[Some records]
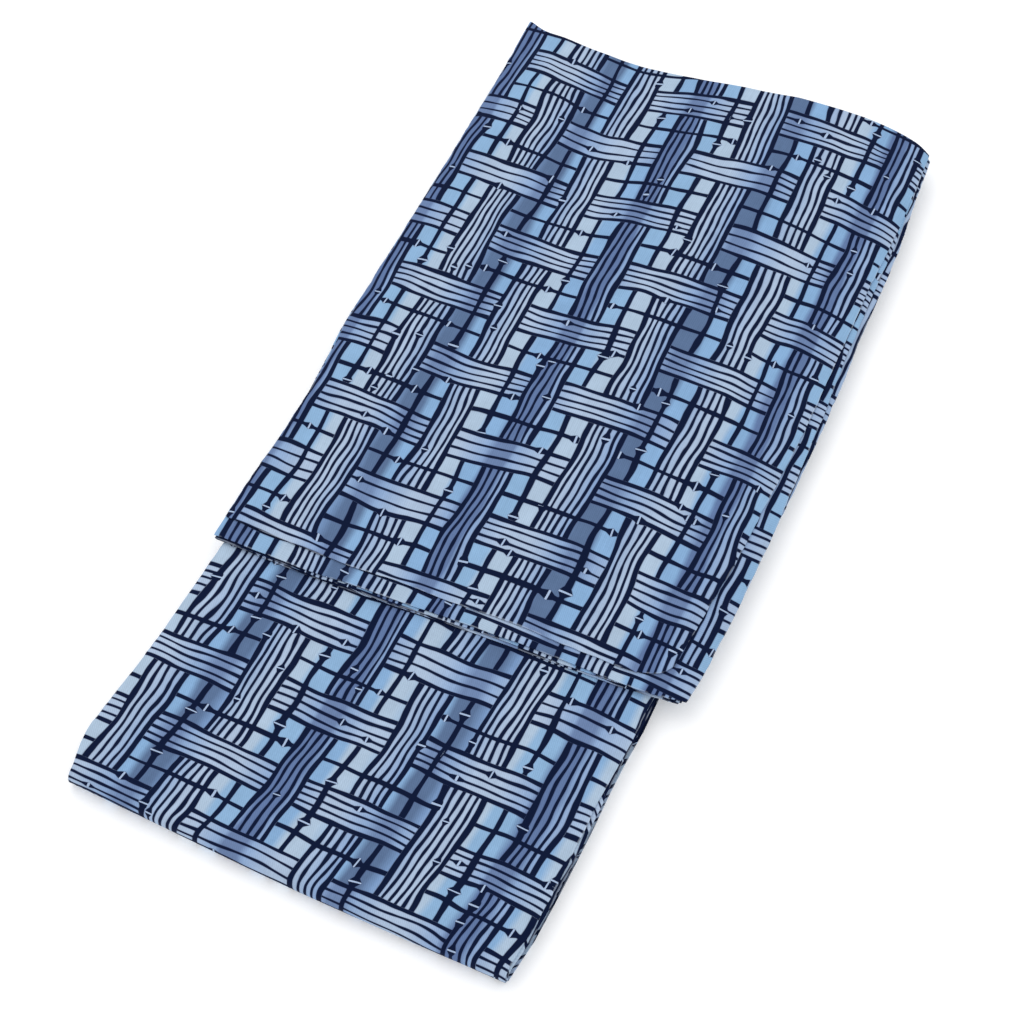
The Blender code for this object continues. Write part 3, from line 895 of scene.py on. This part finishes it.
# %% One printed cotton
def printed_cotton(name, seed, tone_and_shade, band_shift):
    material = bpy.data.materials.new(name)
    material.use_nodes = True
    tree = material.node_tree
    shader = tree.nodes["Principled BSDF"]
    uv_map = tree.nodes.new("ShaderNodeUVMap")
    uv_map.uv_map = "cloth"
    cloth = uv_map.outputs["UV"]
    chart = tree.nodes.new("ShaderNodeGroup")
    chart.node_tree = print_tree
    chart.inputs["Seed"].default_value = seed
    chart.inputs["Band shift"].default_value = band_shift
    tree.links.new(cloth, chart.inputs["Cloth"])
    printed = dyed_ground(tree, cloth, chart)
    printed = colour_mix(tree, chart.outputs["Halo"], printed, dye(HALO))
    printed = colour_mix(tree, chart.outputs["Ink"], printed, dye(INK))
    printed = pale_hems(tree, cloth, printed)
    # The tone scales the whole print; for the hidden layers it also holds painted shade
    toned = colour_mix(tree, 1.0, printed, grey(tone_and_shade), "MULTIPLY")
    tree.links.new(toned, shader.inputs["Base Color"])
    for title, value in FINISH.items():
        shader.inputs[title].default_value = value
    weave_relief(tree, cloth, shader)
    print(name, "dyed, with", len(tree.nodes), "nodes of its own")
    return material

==

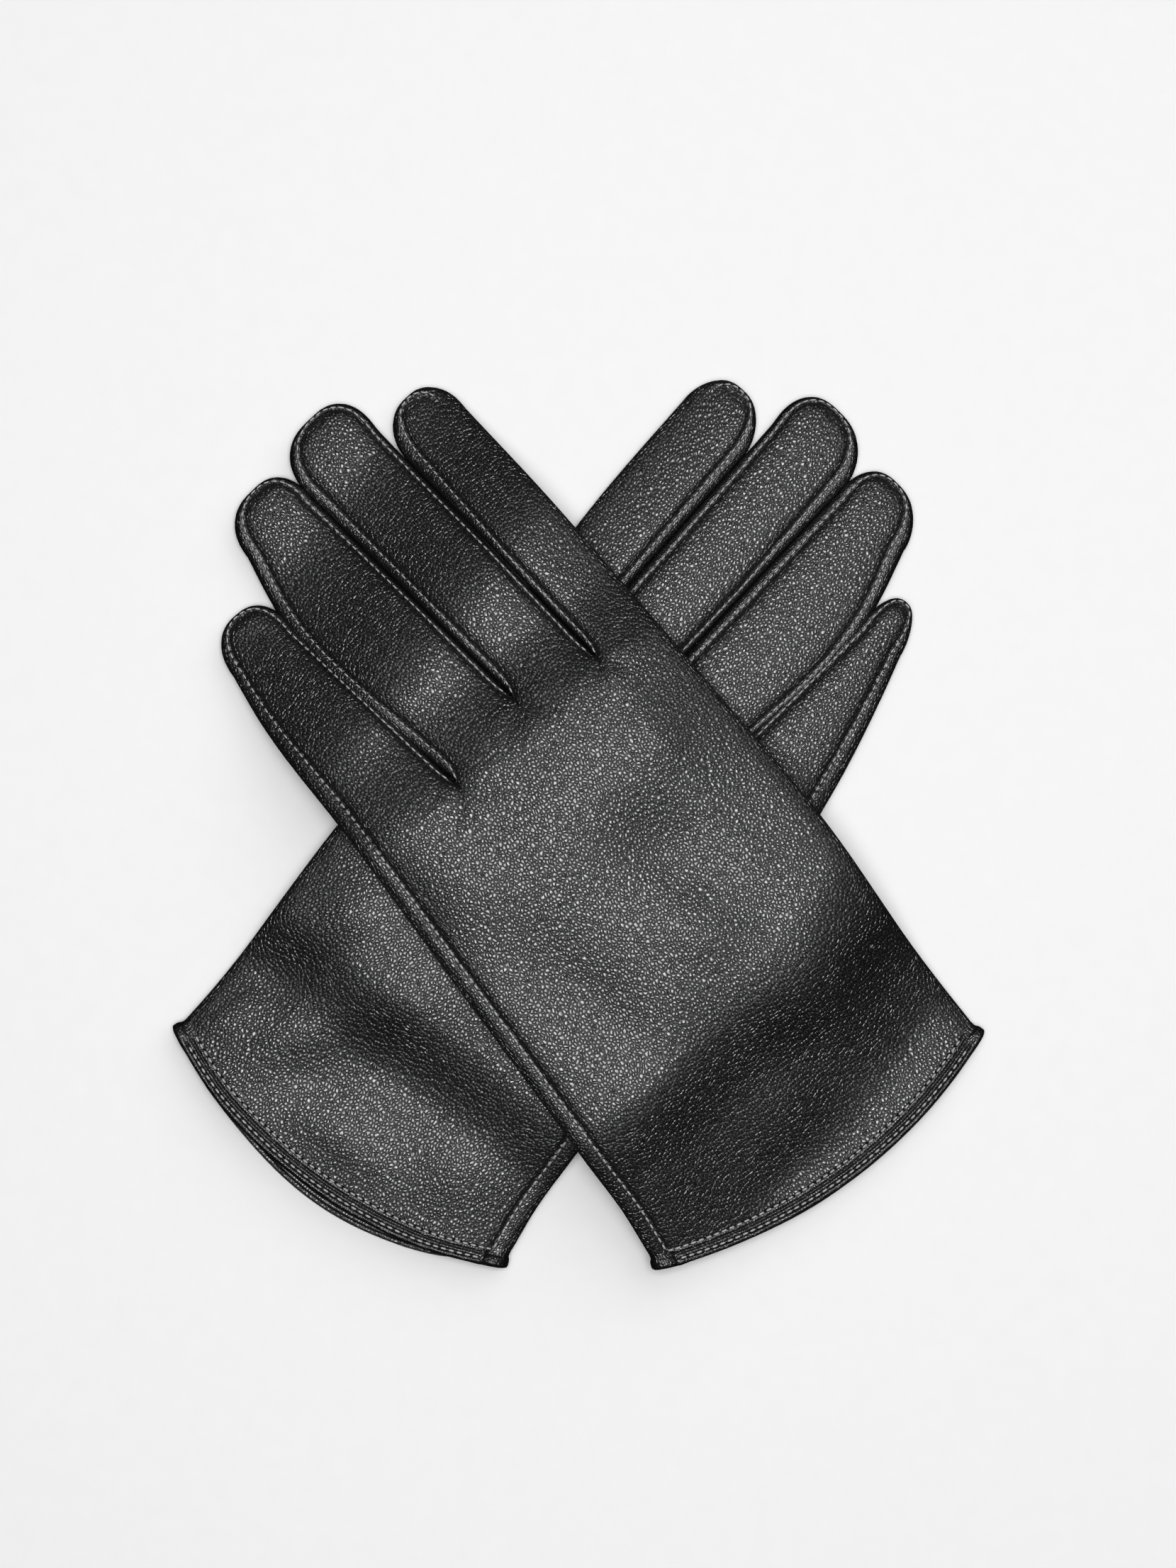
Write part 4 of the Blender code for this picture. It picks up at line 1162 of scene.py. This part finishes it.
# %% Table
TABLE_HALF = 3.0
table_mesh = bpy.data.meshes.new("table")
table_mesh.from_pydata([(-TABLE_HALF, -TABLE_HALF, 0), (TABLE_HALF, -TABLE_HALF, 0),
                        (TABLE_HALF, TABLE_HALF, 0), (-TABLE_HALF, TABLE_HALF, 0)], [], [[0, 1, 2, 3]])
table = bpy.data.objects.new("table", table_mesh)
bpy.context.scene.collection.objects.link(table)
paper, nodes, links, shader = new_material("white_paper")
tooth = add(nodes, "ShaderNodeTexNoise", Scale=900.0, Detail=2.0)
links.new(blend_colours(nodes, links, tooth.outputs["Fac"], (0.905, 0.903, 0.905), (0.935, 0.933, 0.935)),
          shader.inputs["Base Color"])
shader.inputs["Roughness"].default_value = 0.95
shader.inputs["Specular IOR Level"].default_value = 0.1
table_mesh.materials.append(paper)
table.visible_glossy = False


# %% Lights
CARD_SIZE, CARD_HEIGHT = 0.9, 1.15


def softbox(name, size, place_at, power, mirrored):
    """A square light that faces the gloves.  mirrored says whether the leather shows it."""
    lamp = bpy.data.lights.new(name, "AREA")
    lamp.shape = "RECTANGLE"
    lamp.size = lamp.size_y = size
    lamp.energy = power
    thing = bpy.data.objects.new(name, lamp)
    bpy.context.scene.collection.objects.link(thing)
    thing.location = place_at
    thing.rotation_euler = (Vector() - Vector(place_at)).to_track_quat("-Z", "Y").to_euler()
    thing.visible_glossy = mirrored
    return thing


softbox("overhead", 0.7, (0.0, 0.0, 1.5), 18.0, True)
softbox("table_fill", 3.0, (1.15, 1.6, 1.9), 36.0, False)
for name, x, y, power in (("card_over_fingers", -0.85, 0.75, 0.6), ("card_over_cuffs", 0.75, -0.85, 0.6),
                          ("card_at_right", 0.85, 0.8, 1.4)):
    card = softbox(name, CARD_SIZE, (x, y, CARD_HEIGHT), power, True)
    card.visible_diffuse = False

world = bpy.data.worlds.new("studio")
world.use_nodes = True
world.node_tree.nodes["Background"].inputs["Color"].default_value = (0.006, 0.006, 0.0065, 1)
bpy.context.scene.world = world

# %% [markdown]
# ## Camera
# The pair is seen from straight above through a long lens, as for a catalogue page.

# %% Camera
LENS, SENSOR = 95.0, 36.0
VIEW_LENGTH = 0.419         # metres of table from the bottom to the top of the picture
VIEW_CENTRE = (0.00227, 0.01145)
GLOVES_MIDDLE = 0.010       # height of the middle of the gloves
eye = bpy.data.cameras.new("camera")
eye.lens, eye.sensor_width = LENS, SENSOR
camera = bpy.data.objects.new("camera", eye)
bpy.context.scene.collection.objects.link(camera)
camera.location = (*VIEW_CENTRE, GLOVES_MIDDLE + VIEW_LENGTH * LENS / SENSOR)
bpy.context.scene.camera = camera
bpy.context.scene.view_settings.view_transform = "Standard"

• **Task to complete**:
Everything from the line that contains "The Blender code for this object" to the line that contains "return material" must be transcribed exactly, both end lines included.

• **Task solution**:
The Blender code for this object continues. Write part 3, from line 895 of scene.py on. This part finishes it.
# %% One printed cotton
def printed_cotton(name, seed, tone_and_shade, band_shift):
    material = bpy.data.materials.new(name)
    material.use_nodes = True
    tree = material.node_tree
    shader = tree.nodes["Principled BSDF"]
    uv_map = tree.nodes.new("ShaderNodeUVMap")
    uv_map.uv_map = "cloth"
    cloth = uv_map.outputs["UV"]
    chart = tree.nodes.new("ShaderNodeGroup")
    chart.node_tree = print_tree
    chart.inputs["Seed"].default_value = seed
    chart.inputs["Band shift"].default_value = band_shift
    tree.links.new(cloth, chart.inputs["Cloth"])
    printed = dyed_ground(tree, cloth, chart)
    printed = colour_mix(tree, chart.outputs["Halo"], printed, dye(HALO))
    printed = colour_mix(tree, chart.outputs["Ink"], printed, dye(INK))
    printed = pale_hems(tree, cloth, printed)
    # The tone scales the whole print; for the hidden layers it also holds painted shade
    toned = colour_mix(tree, 1.0, printed, grey(tone_and_shade), "MULTIPLY")
    tree.links.new(toned, shader.inputs["Base Color"])
    for title, value in FINISH.items():
        shader.inputs[title].default_value = value
    weave_relief(tree, cloth, shader)
    print(name, "dyed, with", len(tree.nodes), "nodes of its own")
    return material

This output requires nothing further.